As smart devices replace PCs in homes and bedrooms, Steam Machines - or something like them - could play a key role in securing the market's future consumers

The minor drama over the removal of Valve's Steam Machines initiative from the main navigation bar of the Steam Store this week - prompting some reports that the hardware program was winding down, and a swift denial from Valve - isn't exactly the ideal way for this project to get back into the headlines.

Some attention, however, is arguably better than no attention at all; and while Valve insists that it remains committed to Steam Machines (and more generally to Steam OS and the whole 'gaming on Linux' project), there's no doubt that this has been a somewhat moribund sector for quite some time. Valve itself admits that Steam Machines "aren't exactly flying off the shelves", and there's been little noise or interest around updates to Steam Machine hardware over the past few years.

It would be unfortunate, however, if Valve or its hardware partners were to take an entirely negative lesson from this. Steam Machines were in essence an experiment, a proof of concept around the marriage of two related notions; PC gaming hardware priced and pitched to a mass market, and PC gaming without Windows. Both of those notions remain important to the future of the PC gaming market - albeit in very different regards.

"Steam Machines were in essence an experiment, a proof of concept around the marriage of two notions... both important to the future of the PC gaming market"

Hardware pitched to the mass market is essential to the future health of the market overall, while freeing up PC gaming from Microsoft's operating system may be important to the future health of Valve's business specifically. This may explain why much of Valve's attention seems to be focused on improving the viability of Linux as a gaming OS, to the detriment of its focus on hardware; it sees the directions Microsoft has taken with Windows in recent years as more of a threat to Steam than any concerns over hardware installed base.

That's an understandable position, especially since in many regards the PC gaming market is in pretty rude health. Just as consoles have enjoyed a resurgence in recent years, PC gaming also appears to be doing very well commercially. It's a little trickier to quantify, not least since high-end GPU sales, once an excellent benchmark for the size of the PC gaming market, are now being driven heavily by cryptocurrency mining, but software sales tend to suggest that the PC games market is humming along nicely right now. The need for high-quality entry-level PC gaming hardware just doesn't seem all that pressing for now - while, to Valve's mind (and likely that of several other companies), the ability to create some independence from the Windows ecosystem for gaming is significantly more clear.

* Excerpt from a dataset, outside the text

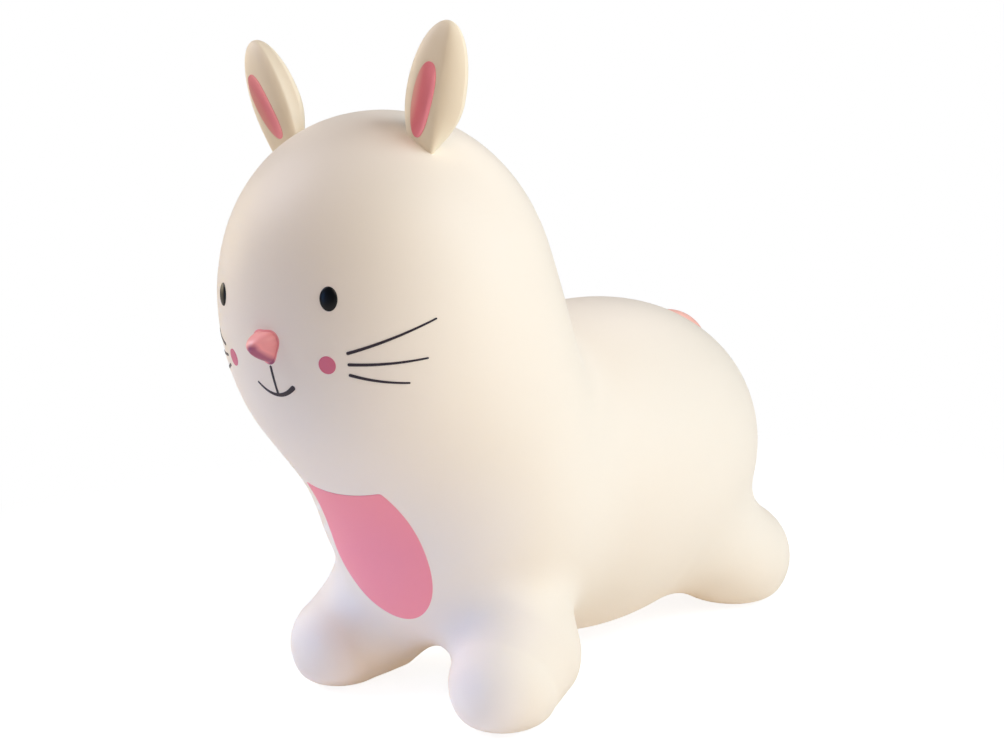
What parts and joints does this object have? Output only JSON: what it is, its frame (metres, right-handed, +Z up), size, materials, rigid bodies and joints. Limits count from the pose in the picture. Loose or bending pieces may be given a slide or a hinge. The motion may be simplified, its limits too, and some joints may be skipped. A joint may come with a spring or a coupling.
{
  "type": "inflatable ride-on hopper",
  "caption": "Inflatable ride-on rabbit: a blown-up vinyl body on round feet, upright ears, painted face, and a plug in the belly valve that pulls out.",
  "frame": {"origin": "on the floor under the middle of the part's bounding box", "axes": "+Z up, -Y the way the animal faces, +X the animal's left"},
  "size_m": [0.2556, 0.5569, 0.504],
  "materials": {
    "cream_vinyl": "matt, soft, blown-up vinyl skin",
    "lining_pink": "matt colour in the hollow of the ear",
    "nose_pink": "satin moulded bump",
    "tail_pink": "matt moulded dome",
    "eye_black": "glossy black",
    "cheek_pink": "matt colour film",
    "dark_ink": "matt colour film",
    "chest_pink": "matt colour film",
    "valve_rubber": "satin off-white rubber"
  },
  "bodies": {
    "toy": {"body_skin": "cream_vinyl", "left_ear": "cream_vinyl", "right_ear": "cream_vinyl", "left_ear_lining": "lining_pink", "right_ear_lining": "lining_pink", "nose": "nose_pink", "tail": "tail_pink", "left_eye": "eye_black", "right_eye": "eye_black", "left_cheek": "cheek_pink", "right_cheek": "cheek_pink", "mouth_line": "dark_ink", "left_top_whisker": "dark_ink", "left_middle_whisker": "dark_ink", "left_low_whisker": "dark_ink", "right_top_whisker": "dark_ink", "right_middle_whisker": "dark_ink", "right_low_whisker": "dark_ink", "chest_patch": "chest_pink", "valve_seat": "valve_rubber"},
    "plug": {"valve_plug": "valve_rubber"}
  },
  "joints": [
    {"name": "valve_pull", "type": "slide", "parent": "toy", "child": "plug", "axis": [0, 0, -1], "range_m": [0, 0.0165]}
  ]
}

One could equally argue, however, that this is pretty short-term thinking at work. The challenge for the PC gaming space is one of recruitment; lacking a central company with a fat marketing budget to drive recognition and adoption, PC gaming is something that requires accessible, ubiquitous vectors of access for young people getting into video games.

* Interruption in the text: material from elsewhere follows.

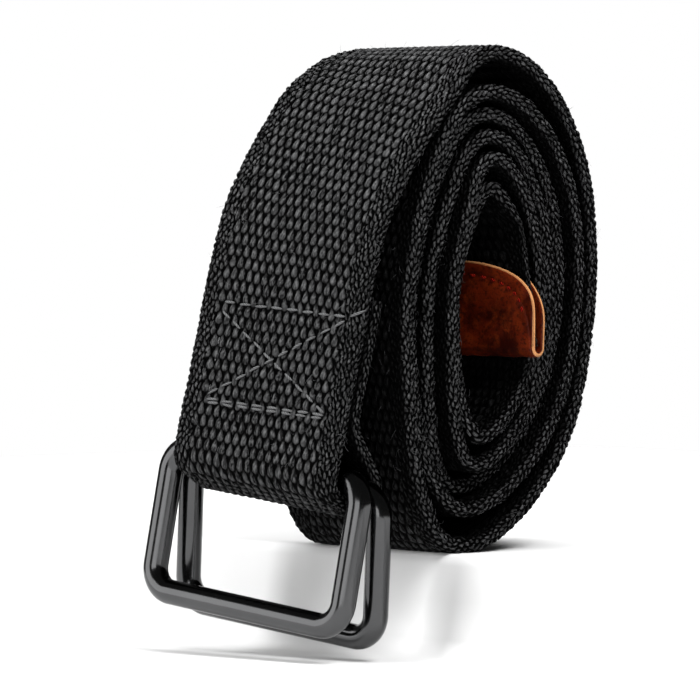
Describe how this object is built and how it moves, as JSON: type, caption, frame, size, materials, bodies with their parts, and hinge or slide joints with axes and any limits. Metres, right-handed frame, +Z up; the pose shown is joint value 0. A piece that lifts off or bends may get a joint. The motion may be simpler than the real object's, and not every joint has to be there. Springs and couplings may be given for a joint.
{
  "type": "double ring belt",
  "caption": "Double ring belt: thick black woven cotton webbing rolled up, two rectangular gunmetal rings in a box-stitched fold at the outer end, and a folded brown leather tip inside the roll.",
  "frame": {"origin": "Middle of the roll's underside, where the roll sits with its rings hanging clear in front of it.", "axes": "+Z up, X along the roll's axis and across the webbing, -Y towards the front where the rings hang."},
  "size_m": [0.0584, 0.0641, 0.1065],
  "materials": {
    "webbing": "matte",
    "leather": "satin",
    "ring_metal": "polished"
  },
  "bodies": {
    "strap": {"webbing": "webbing", "leather_tip": "leather"},
    "front_ring": {"ring_front": "ring_metal"},
    "back_ring": {"ring_back": "ring_metal"}
  },
  "joints": [
    {"name": "front_ring_hinge", "type": "hinge", "parent": "strap", "child": "front_ring", "pos_m": [-0.007, -0.02336, 0.01565], "axis": [-0.9846, -0.1323, 0.1142], "range_deg": [0, 150]},
    {"name": "back_ring_hinge", "type": "hinge", "parent": "strap", "child": "back_ring", "pos_m": [-0.00745, -0.019, 0.01328], "axis": [-0.9846, -0.1323, 0.1142], "range_deg": [-30, 0]}
  ]
}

For many years, those vectors were provided by the ubiquity of "multimedia PCs" - which were just about up to the task of playing games half-decently - in family homes and students' bedrooms. PCs were purchased primarily for non-gaming purposes - for internet access, for home office or school work, and so on - but provided a gateway to gaming for a whole generation of young people. One could make a pretty compelling case that the present boom in PC gaming owes a great deal to the realisation of the "PC in every home" dream in the 1990s and 2000s; the generation now spending serious money on high-end PC hardware for gaming is the generation that was introduced to PC gaming on that era of multimedia PCs.

Steam Machines aren't a direct solution to bringing in new PC consumers, but they're a step away from the tightly controlled Windows ecosystem

The problem for PC gaming, looking down the line a decade or more, is that the present generation of young people isn't having the same experience. The "home PC" is a notion rapidly being consigned to the dustbin of history; it has been replaced instead by a grab-bag of smart devices, which push users towards the very different smartphone game ecosystem rather than introducing them to PC gaming. Smartphones and iPads have taken over much of the role that used to be occupied by a family multimedia PC; the remainder has been largely taken on by a set of gaming-unfriendly devices such as Chromebooks, Apple laptops and low-powered Windows 'Ultrabooks'.

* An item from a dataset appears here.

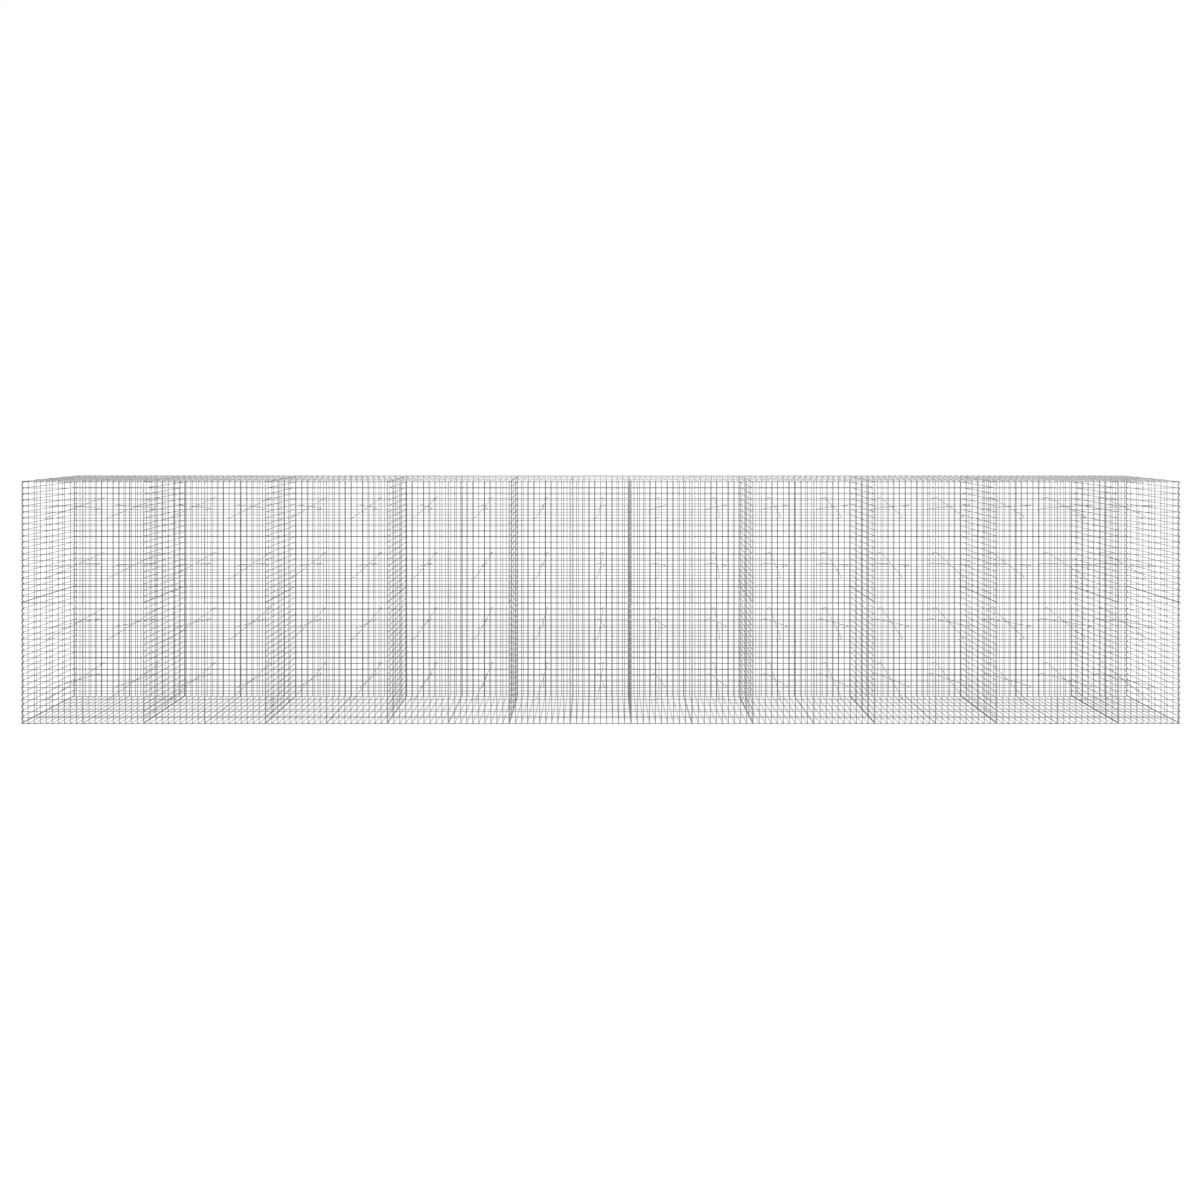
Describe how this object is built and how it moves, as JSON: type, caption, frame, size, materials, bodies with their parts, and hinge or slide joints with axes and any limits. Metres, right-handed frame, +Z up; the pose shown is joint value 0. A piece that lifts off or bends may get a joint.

None of this means that PC gaming is "doomed", or any such thing; I've been around the block enough times to know how foolish any proclamation of that nature inevitably turns out to be. However, PC gaming is subject to the same commercial pressures and problems as any other market; PC gaming customers do not simply miraculously appear fully-formed in the world, like respawning foes in an MMORPG. As in any market of this kind, there is effectively a funnel in place, a set of experiences and exposures which transform someone who isn't a PC gaming consumer into someone who's living off instant ramen for a month in order to afford a new GeForce card. The replacement of PCs in living rooms, bedrooms and classrooms with iPads and other devices that aren't conducive to PC gaming represents a constriction of the top of that funnel; it's a commercial challenge that could have a major market impact several years down the line.

"Smartphones and iPads have taken over much of the role that used to be occupied by a family multimedia PC. The remainder has been largely taken on by a set of gaming-unfriendly devices"

A successful roll-out of Steam Machines would not be a direct solution to this issue - it's not like families who have migrated to smart devices are going to pick up a Steam Machine instead, after all - but it would mitigate the impact of young consumers' lack of exposure to PC gaming by providing an accessible and affordable on-ramp for them to hop on board and explore PC gaming later on.

The expense of getting into PC gaming and the degree of commitment it represents has, until now, been largely mitigated by two factors - a pre-existing installed base of PCs (so for many people, getting a gaming-ready setup was an upgrade rather than an outright new purchase), and a large base of consumers who engaged with PC gaming in their youth and remain committed to it as they've grown older.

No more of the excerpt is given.